At the back of the room is a video display, jumbling up seasons, to show collections by colour alongside a glass cabinet of the sort of impressive textures and surfaces that have beguiled me over the years. SS07’s bottle caps shimmering and shaking on a dress. SS04’s expert tie dye. SS10’s crystal chain mail. We journalists were floating from cabinet to cabinet, collectively sighing, murmuring things like “How DOES she do it?”, with “she” of course referring to Mrs Prada. My boyfriend very unhelpfully reminded me that he once met her backstage at a show and gave her a continental peck on the cheek too. Gratingly, that sort of encounter doesn’t really mean as much to him as it does to me. I, on the other hand, have only fan-girled her from afar at the British Fashion Awards last year and have never really plucked up the courage to leg it backstage after her Prada/Miu Miu shows, and so she remains one of the few designers that I’ve never really had any physical/speaking contact with.
Flanking these six central displays of Prada’s prowess are further displays showcasing Prada’s origins – a rare opportunity to see the sort of leather goods and objects that Mario and Martino Prada sold i the first half of the 20th century.

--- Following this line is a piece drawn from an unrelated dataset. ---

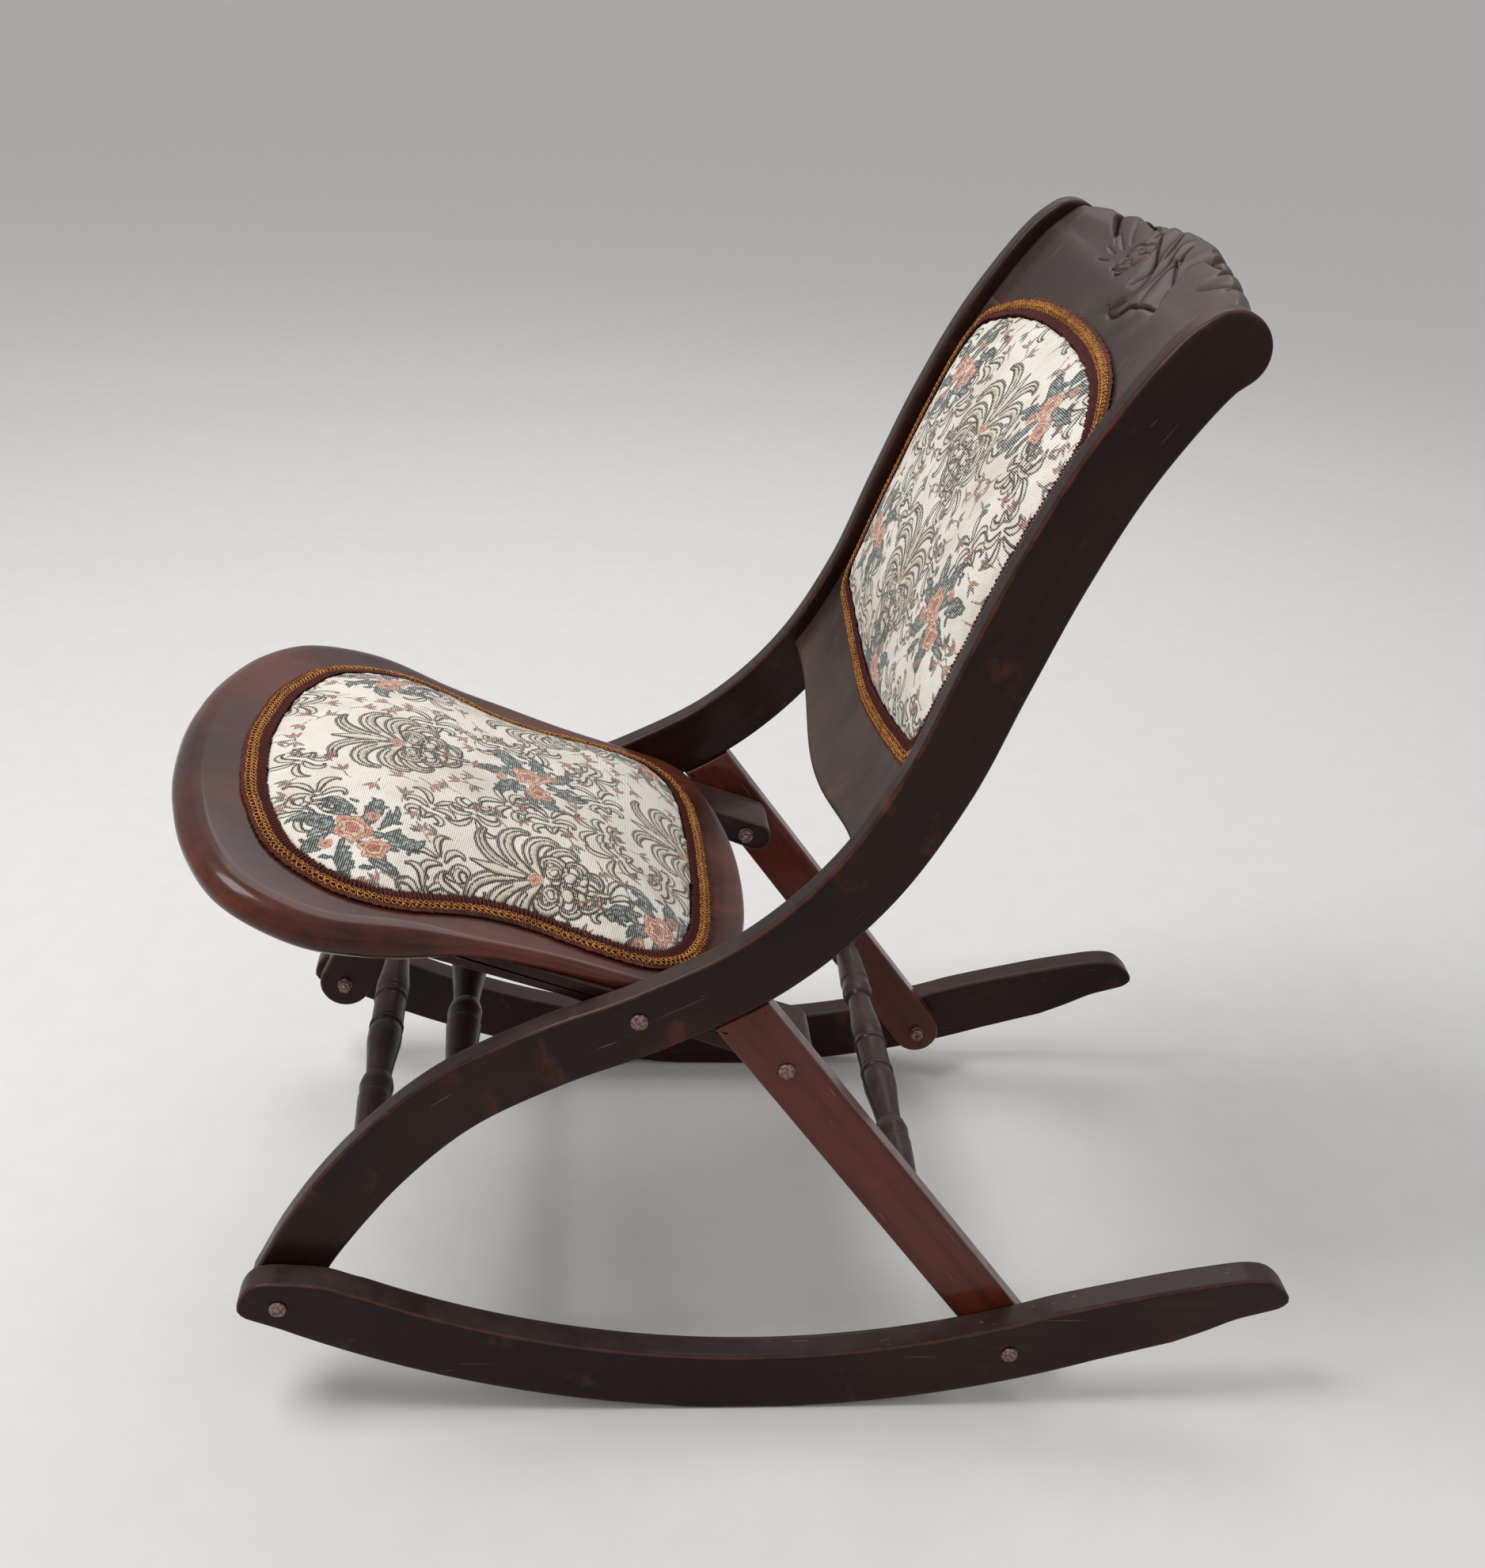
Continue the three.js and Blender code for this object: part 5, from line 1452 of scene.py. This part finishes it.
def finished_shape(name, points, faces, angle=40):
    mesh = bpy.data.meshes.new(name)
    mesh.from_pydata((points * MM).tolist(), [], faces)
    face_outwards(mesh, 1e-7)
    mesh.shade_smooth()
    mesh.set_sharp_from_angle(angle=math.radians(angle))
    return add_object(name, mesh)


def bolt_shape(grip):
    """A bolt with a domed head, whose shank is as long as its grip."""
    turns = np.linspace(0, math.pi / 2, 8)[:-1]
    dome = [(HEAD_RADIUS * math.cos(a), HEAD_EDGE + (HEAD_HEIGHT - HEAD_EDGE) * math.sin(a)) for a in turns]
    shank = [(0, -grip), (BOLT_RADIUS - 0.5, -grip), (BOLT_RADIUS, -grip + 0.6), (BOLT_RADIUS, 0)]
    return turned_shape("bolt", [*shank, (5.9, 0), (HEAD_RADIUS, 0.25), *dome, (0, HEAD_HEIGHT)])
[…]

Then there’s a digital display of Prada’s timeline of evolution, with all its projects, campaigns and shows fully visualised. Supporting the brilliance of the clothes are the the “ephemera” that Prada is particularly good at – invitations, books, press kits – the physical paraphernalia that I always want to keep. On the other side is a whole wall of “Specimens”. No excavated bones or rocks, but instead groupings of Prada’s shoes and handbags, which over the years have been mini-hits in their own right, selling out or causing wait lists. It’s a showcase of variety and vanity that Miuccia actually panders to. She sees no shame in lovely things and so here, there is loveliness abound, seen especially in the cabinet of flora and fauna-themed shoes.
Despite the shiny glass, the formally caligraphed caption labels and the evocation of a look-but-don’t-touch natural history museum, there’s no getting away from it. The lure of everything behind all that glass is exactly why Pradasphere works as a retail/exhibition concept. I came away with pangs of regret over those past collections and a fuming desire to want to seek the past out out (thanks to Bicester Village, eBay and Vestiare Collective!!!) Prada’s past set out in this taxonomic retrospective is just a heady reminder of why you want to invest in Prada’s future, hence why the exhibition leads on to a cushy private lounge – all velvet and plush carpet – pre-selling the pre-fall collection.
If Pradasphere hasn’t fed you enough on a visual level, then you can pop in next door where the balcony room has been transformed into a version of Café Marchesi, the legendary and historic Milanese patisserie, which Prada has a stake in. They’ll be serving Milanese restaurant classics as well as selling a selection of their boxed delicacies. In short, it’s Prada Café and the likelihood is that it will be full to the brim everyday for the duration of its tenancy (until May 29th). Pradasphere also continues with the usual window takeover and ground floor pop-up store to entice you with all that lovely stuff that keeps Prada ker-chin-ing. After a gander around Pradasphere on 4th floor, you’ll gladly want to contribute to those Prada pursestrings. Shallow me is looking for an excuse to buy anything just to nab a Prada x Harrods Pradasphere illustrated shopping bag. That’s the power of Prada.